Who is Contacto Atlântico?
Contacto Atlântico is a Portuguese architecture studio founded by architect André Caiado, with close to 30 years of activity and headquarters in Estoril. Our portfolio crosses scales and typologies: large-scale urban rehabilitation such as the Quarteirão do Rossio in Lisbon, high-end residential projects in Cascais, retail design like Nestlé The Good Store, residential landmarks like LINEA in central Lisbon, and now, with Bio Ritmo, the wellness sector in São Paulo.
What is the Bio Ritmo São Paulo project?
Bio Ritmo is a Brazilian premium gym brand. For its São Paulo location, we were asked to design a space that goes beyond the standard fitness facility and reads instead as a hospitality environment. The result is a three-floor architectural project where the programme of a high-end gym is reframed around calm, materials and considered detail. The brief was developed jointly with Miele Arquitetos, a São Paulo-based architecture practice that worked alongside us throughout.
What does “quiet luxury” mean in gym architecture?
Quiet luxury is a design concept that prioritises restraint, high-quality materials and understated detail over visible branding, bright colours and overt status signals. In fashion it appears as unbranded cashmere and tailored silhouettes; in architecture, it appears as natural materials, soft light, generous space and clean joinery, with nothing shouting for attention.
Applied to a gym, quiet luxury is a deliberate departure from the visual codes most fitness brands use: black walls, neon accents, mirror surfaces, oversized logos and constant stimulation. Bio Ritmo São Paulo was designed to do the opposite. The architectural atmosphere steps away from the overstimulation of conventional gyms in favour of serenity, timelessness and comfort.
How is the project organised?
Bio Ritmo São Paulo is spread across three floors. The programme includes:
- a reception area
- a lounge
- functional training studios
- cycling, cardio and weight training zones
- premium changing rooms
- technical areas
Beyond these expected gym components, the space integrates a series of hospitality elements that reframe what people use the building for: filtered water stations, make-up zones, and dedicated decompression areas where users can slow down before or after a workout.
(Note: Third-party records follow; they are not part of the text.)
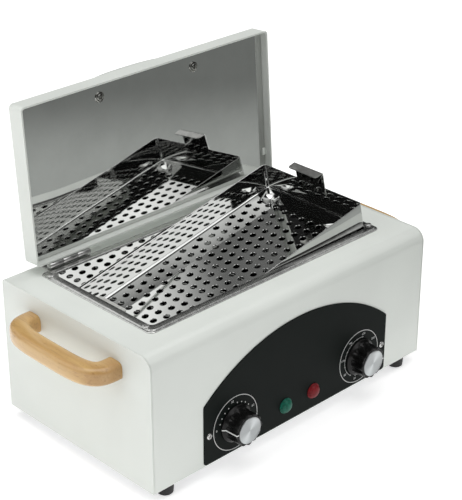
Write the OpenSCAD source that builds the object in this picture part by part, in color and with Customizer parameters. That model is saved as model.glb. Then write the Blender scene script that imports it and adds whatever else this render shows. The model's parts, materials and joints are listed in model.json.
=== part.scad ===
// Dry heat sterilizer with a hinged lid and a lift-out perforated tray.
// Origin on the bench, under the middle of the case. X runs along the front, Y to the back, Z up.
// It is drawn with the lid open and the tray leaning on the right edge of the chamber.

/* [Case] */
// Width of the painted case
case_w = 340; // [330:1:400]
// Depth of the case
case_d = 195; // [190:1:240]
// Height of the case without its feet
case_h = 129; // [125:1:160]
// Thickness of the case sheet
sheet_t = 1.2; // [0.8:0.1:1.6]
// Outside radius of the bend between front and top
front_bend_r = 12; // [5:0.5:18]
// Outside radius of the bend between top and back
back_bend_r = 3; // [2.5:0.1:6]
// Gap of the seam between the wrap and a side panel
seam = 0.3; // [0.2:0.05:0.6]
// Depth of a side panel's inner flange
flange_w = 12; // [6:1:18]

/* [Feet] */
// Height of a rubber foot
foot_h = 11; // [9:0.5:18]
// Radius of a foot where it meets the case
foot_r = 8; // [7:0.5:12]
// Foot centre to the side of the case
foot_in_x = 21; // [16:1:40]
// Foot centre to the front or back of the case
foot_in_y = 9.4; // [9:0.2:30]
// Radius of a foot screw's shank
foot_screw_r = 2; // [1.5:0.25:2.5]

/* [Chamber] */
// Inside width of the chamber
chamber_w = 266.6; // [264.5:0.1:275]
// Inside depth of the chamber, front to back
chamber_d = 129; // [129:0.5:140]
// Middle of the chamber behind the middle of the case
chamber_y = 6.5; // [3:0.5:8]
// Floor of the chamber below the top of its rim
chamber_h = 58.6; // [50:0.1:62]
// Inside radius of the chamber's upright corners
chamber_r = 5; // [3:0.5:9]
// Thickness of the stainless sheet
pan_t = 0.8; // [0.6:0.1:1.2]
// Width of the chamber's own flange
pan_flange_w = 7; // [5:0.5:8]
// Width of the white rim around the chamber's mouth
rim_w = 9; // [8.5:0.5:12]
// Height of the rim above the case
rim_h = 2; // [1.8:0.1:4]
// Width of the rim's outer step
rim_step_w = 2; // [1:0.25:3]
// Drop of the rim's outer step
rim_step_h = 1; // [0.5:0.1:1]
// Radius of a rim screw's head
rim_screw_r = 3.2; // [2.5:0.1:4]

/* [Lid] */
// Lid past the rim, left and right
lid_over_x = 3.7; // [2:0.1:8]
// Lid past the rim at the front
lid_over_front = 3; // [2:0.1:8]
// Lid's back wall in front of the rim's back edge
lid_back_in = 3.8; // [3.5:0.1:5]
// Thickness of the closed lid
lid_h = 17.2; // [16:0.1:25]
// Wall of the lid's pan
lid_wall = 1.5; // [1:0.1:2]
// Radius of the lid's upright corners
lid_corner_r = 4; // [3:0.5:8]
// Gap between the closed lid and the rim
lid_gap = 0.3; // [0.3:0.05:1]
// Depth of the liner inside the lid's open side
liner_depth = 8; // [7:0.5:9]
// Thickness of the mirror liner
liner_t = 0.6; // [0.5:0.1:1]
// Gap around the liner
liner_gap = 0.5; // [0.3:0.1:1]
// How far the lid opens
lid_open = 93.8; // [80:0.1:100]

/* [Hinges] */
// Hinge centre to the middle of the case
hinge_x = 109; // [70:1:115]
// Length of a hinge
hinge_l = 45; // [36:1:60]
// Length of the lid's knuckle in the middle
lid_knuckle_l = 16; // [12:0.5:22]
// Outside radius of a knuckle
knuckle_r = 3; // [2.7:0.1:3.1]
// Radius of a hinge pin
pin_r = 1.5; // [1.2:0.05:1.8]
// Running clearance around a hinge pin
pin_fit = 0.06; // [0.03:0.01:0.1]
// Thickness of a hinge leaf
leaf_t = 1.4; // [1:0.1:1.5]
// Hinge axis behind the lid's back wall
pivot_back = 3.7; // [3.5:0.1:4.5]
// Hinge axis above the lid's open side
pivot_up = 3.3; // [3.3:0.1:4.5]
// Depth of the fixed leaf on the case
fixed_leaf_d = 13; // [11:0.5:13.5]
// Height of the lid's leaf on the back wall
lid_leaf_h = 12.5; // [11:0.5:13.5]

/* [Tray] */
// Length of the tray
tray_l = 260; // [250:0.5:260]
// Gap between the tray and the chamber, front and back
tray_side_gap = 0.9; // [0.6:0.1:3]
// Height of the tray's walls
tray_h = 26.6; // [20:0.5:30]
// Thickness of the tray's sheet
tray_t = 0.8; // [0.6:0.1:1]
// Radius of the tray's upright corners
tray_r = 4; // [3:0.5:8]
// Gap between the seated tray and the chamber's left wall
tray_left_gap = 1.3; // [0.8:0.1:2]
// Gap between the seated tray's feet and the chamber floor
tray_floor_gap = 0.4; // [0.3:0.05:0.8]
// Radius of a hole in the tray
hole_r = 3.1; // [2.5:0.1:3.6]
// Pitch of the holes
hole_pitch = 11.05; // [10:0.05:14]
// Number of columns of holes
hole_columns = 20; // [10:1:20]
// Number of holes in the longer columns
hole_rows = 11; // [6:1:11]
// Radius of a dimple foot
dimple_r = 8; // [6:0.5:9]
// Depth of a dimple foot
dimple_h = 3.2; // [2:0.1:4]
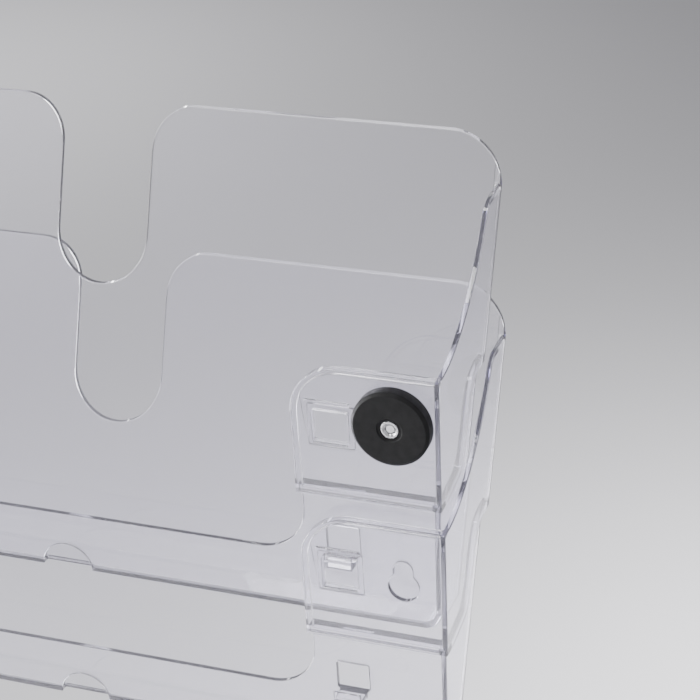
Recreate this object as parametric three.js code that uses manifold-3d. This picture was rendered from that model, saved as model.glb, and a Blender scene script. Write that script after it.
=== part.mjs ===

What materials and design choices shape the atmosphere?
Three architectural decisions create the immersive, retreat-like quality the project is built around.
Natural materials
Wood, stone and organic textures form the material palette. These are choices that age with use rather than degrade visually, soften acoustics in a building that is otherwise mechanically noisy, and physically connect users to surfaces that feel close to nature rather than to industrial fitness equipment.
Diffuse lighting
Diffuse lighting means light spread evenly across a space, with no harsh hotspots or strong shadows, usually achieved through indirect fixtures and translucent surfaces. In a gym, where overhead spotlighting typically flattens the space and amplifies the feeling of effort, diffuse light does the opposite. It calms the visual field, reduces eye fatigue, and supports the sense of decompression that defines the project.
Fluid circulation paths
Circulation is the architectural term for the routes people take through a building. In Bio Ritmo São Paulo, those paths were designed to flow continuously between training, lounge and recovery zones, rather than separating them with corridors that interrupt the experience. This is what makes the space feel like a single environment rather than a sequence of rooms.
Why design a gym as an urban retreat?
Cities increasingly treat fitness as part of their wellness infrastructure, alongside hotels, spas and dedicated wellness clubs. A high-end gym is no longer just a place to train. It is a place where users expect the same standards of comfort, design and service they find in good hospitality. By treating Bio Ritmo São Paulo as an urban retreat, the project reframes the gym from a transactional workout space into a destination, and gives the Bio Ritmo brand a clearer architectural identity in a competitive premium market.
What does this first São Paulo project mean for Contacto Atlântico?
For Contacto Atlântico, Bio Ritmo São Paulo is a strategic step. It marks our first built project in Brazil and extends our wellness and hospitality work outside Europe. It is also evidence that the studio’s design philosophy, built across residential, urban rehabilitation and retail projects in Portugal, translates effectively into a new typology and a new market. The collaboration with Miele Arquitetos opens a working bridge between Portuguese and Brazilian architectural cultures, which we expect to be the first of many.